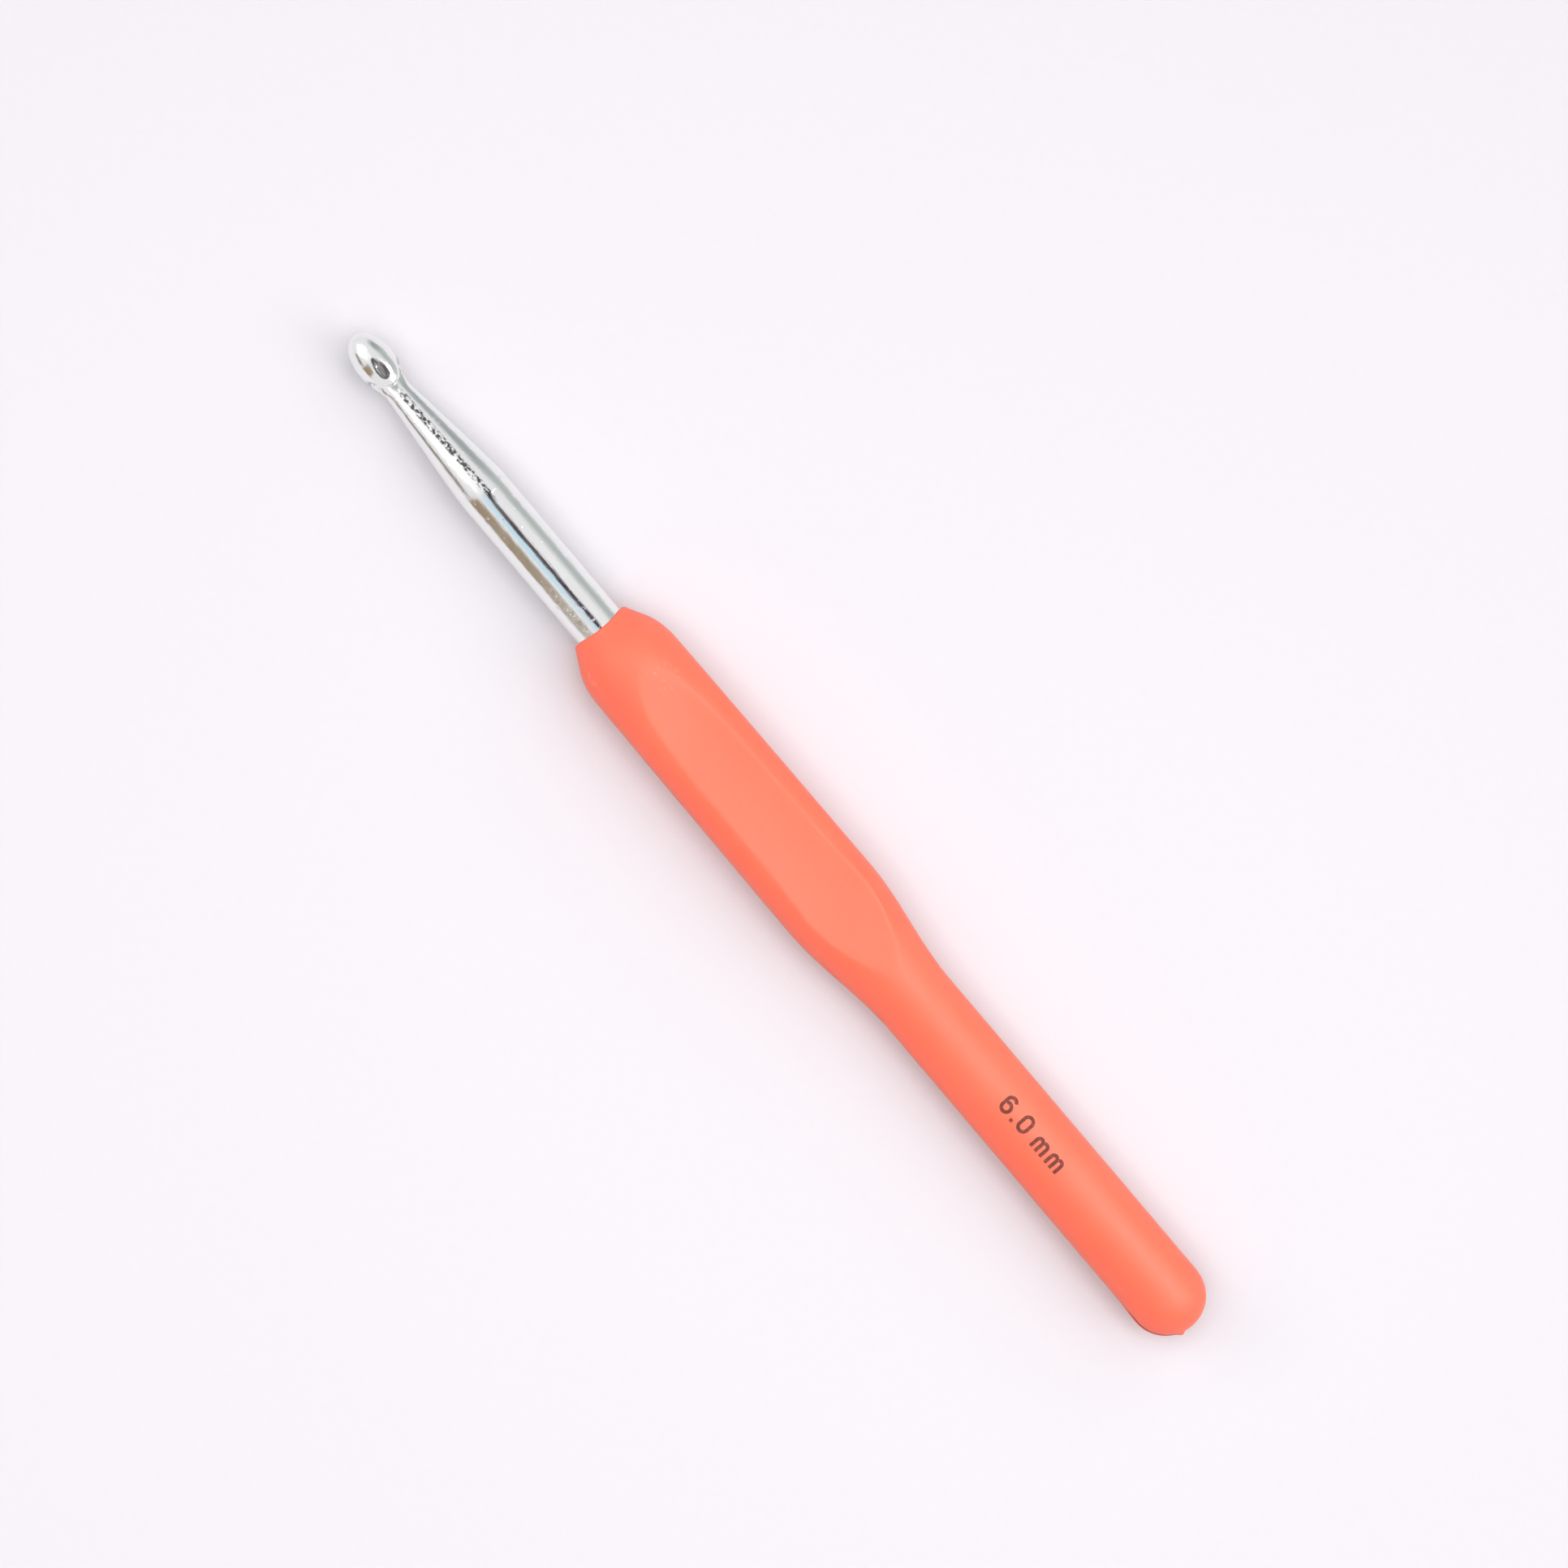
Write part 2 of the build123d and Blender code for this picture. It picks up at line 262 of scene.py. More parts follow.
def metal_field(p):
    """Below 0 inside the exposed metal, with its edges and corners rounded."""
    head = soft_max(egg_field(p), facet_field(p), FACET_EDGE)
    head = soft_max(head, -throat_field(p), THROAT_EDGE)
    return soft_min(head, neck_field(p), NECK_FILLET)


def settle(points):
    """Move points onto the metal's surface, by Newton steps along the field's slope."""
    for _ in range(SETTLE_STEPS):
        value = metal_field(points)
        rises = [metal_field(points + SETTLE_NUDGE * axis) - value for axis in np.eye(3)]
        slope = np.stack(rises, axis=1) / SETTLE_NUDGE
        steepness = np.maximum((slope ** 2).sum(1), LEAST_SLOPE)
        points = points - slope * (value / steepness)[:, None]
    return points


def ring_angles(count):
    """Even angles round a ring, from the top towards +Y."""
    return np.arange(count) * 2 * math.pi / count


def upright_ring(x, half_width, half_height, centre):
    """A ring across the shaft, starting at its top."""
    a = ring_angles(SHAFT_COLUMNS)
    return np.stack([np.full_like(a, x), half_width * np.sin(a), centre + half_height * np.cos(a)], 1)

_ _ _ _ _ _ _

# Short problem
Please write out the material word for word from its first line through the line holding "return np.arange(count) *", including both, and no line past it.

# The reply
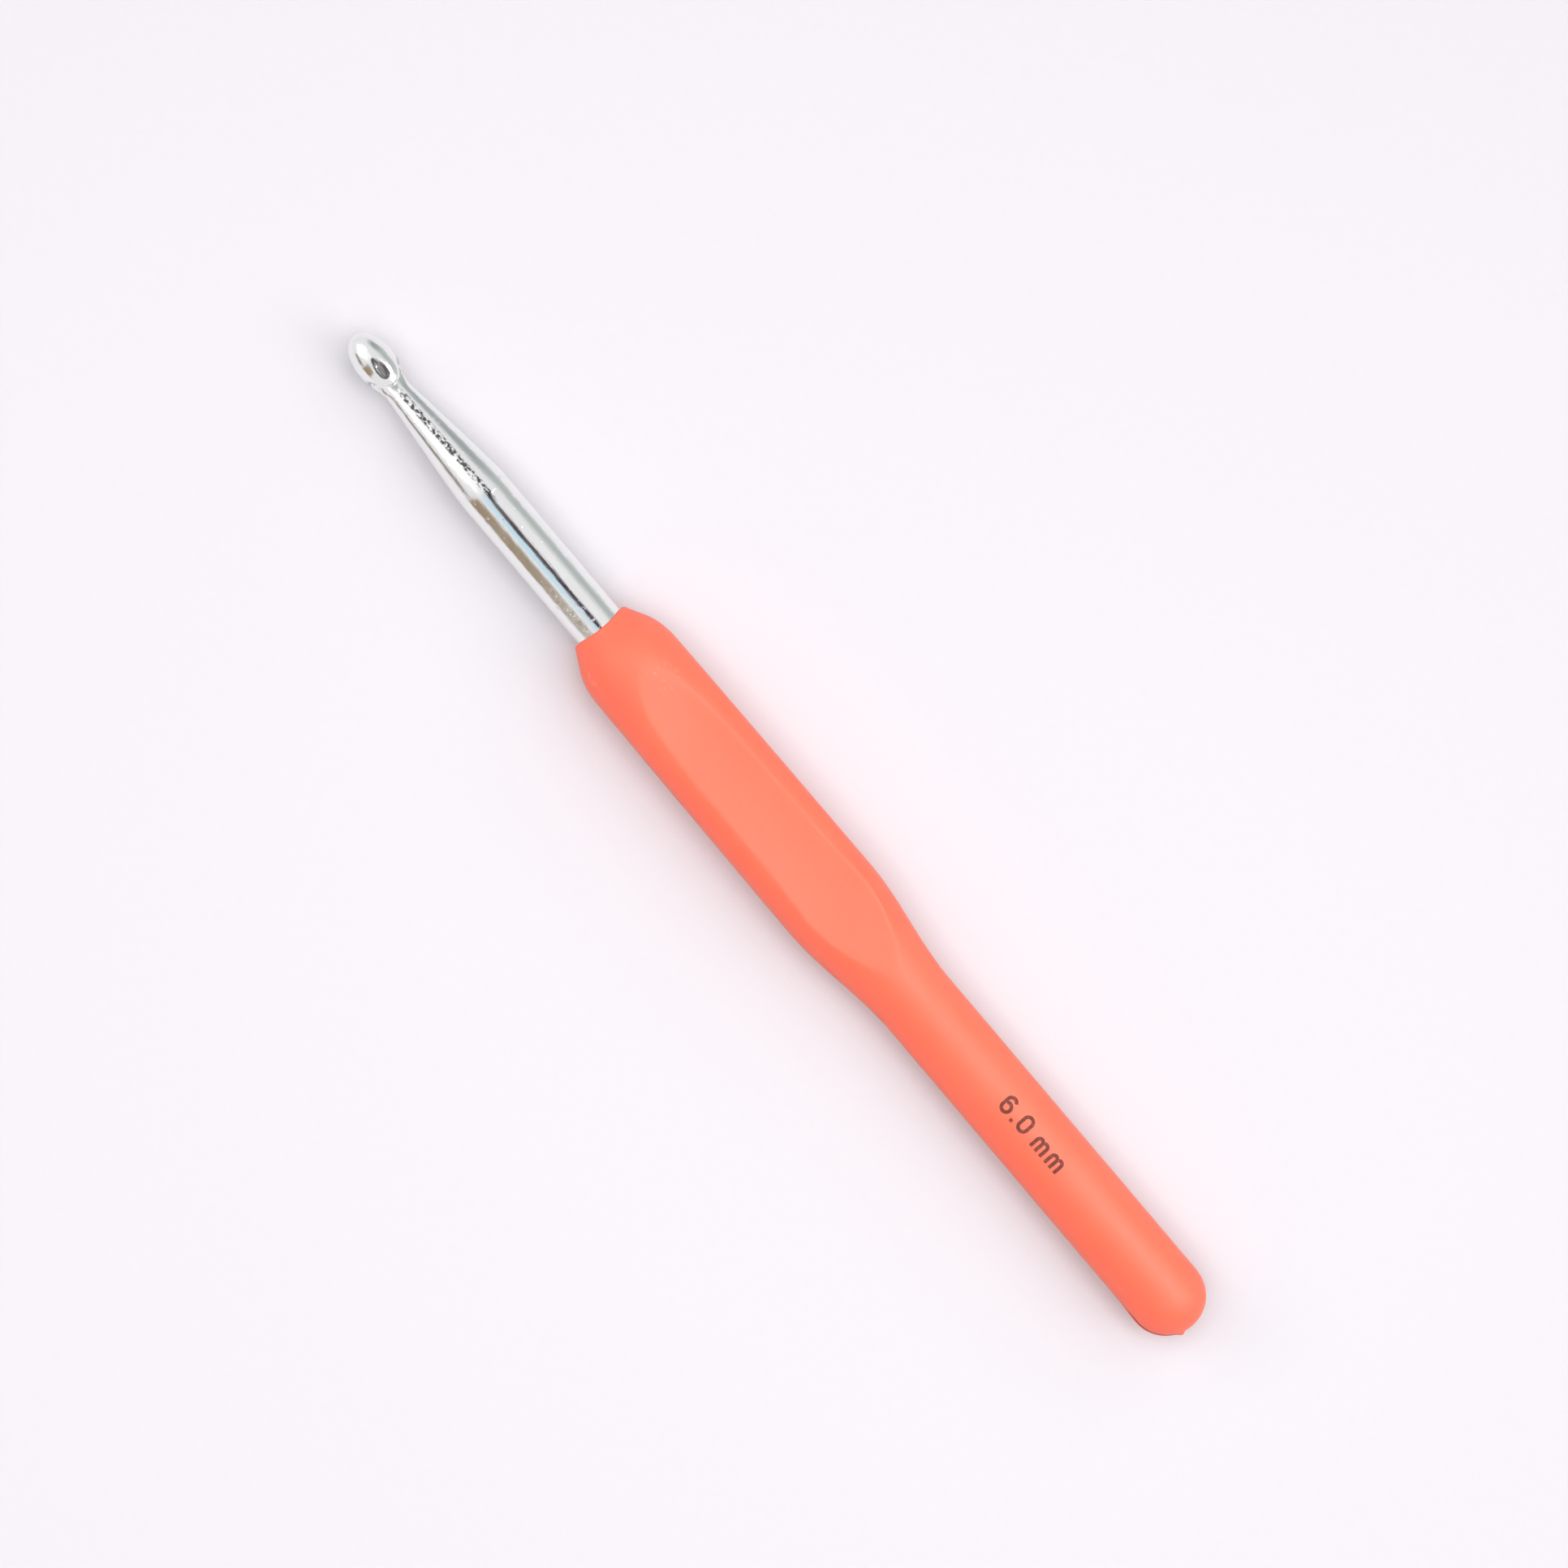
Write part 2 of the build123d and Blender code for this picture. It picks up at line 262 of scene.py. More parts follow.
def metal_field(p):
    """Below 0 inside the exposed metal, with its edges and corners rounded."""
    head = soft_max(egg_field(p), facet_field(p), FACET_EDGE)
    head = soft_max(head, -throat_field(p), THROAT_EDGE)
    return soft_min(head, neck_field(p), NECK_FILLET)


def settle(points):
    """Move points onto the metal's surface, by Newton steps along the field's slope."""
    for _ in range(SETTLE_STEPS):
        value = metal_field(points)
        rises = [metal_field(points + SETTLE_NUDGE * axis) - value for axis in np.eye(3)]
        slope = np.stack(rises, axis=1) / SETTLE_NUDGE
        steepness = np.maximum((slope ** 2).sum(1), LEAST_SLOPE)
        points = points - slope * (value / steepness)[:, None]
    return points


def ring_angles(count):
    """Even angles round a ring, from the top towards +Y."""
    return np.arange(count) * 2 * math.pi / count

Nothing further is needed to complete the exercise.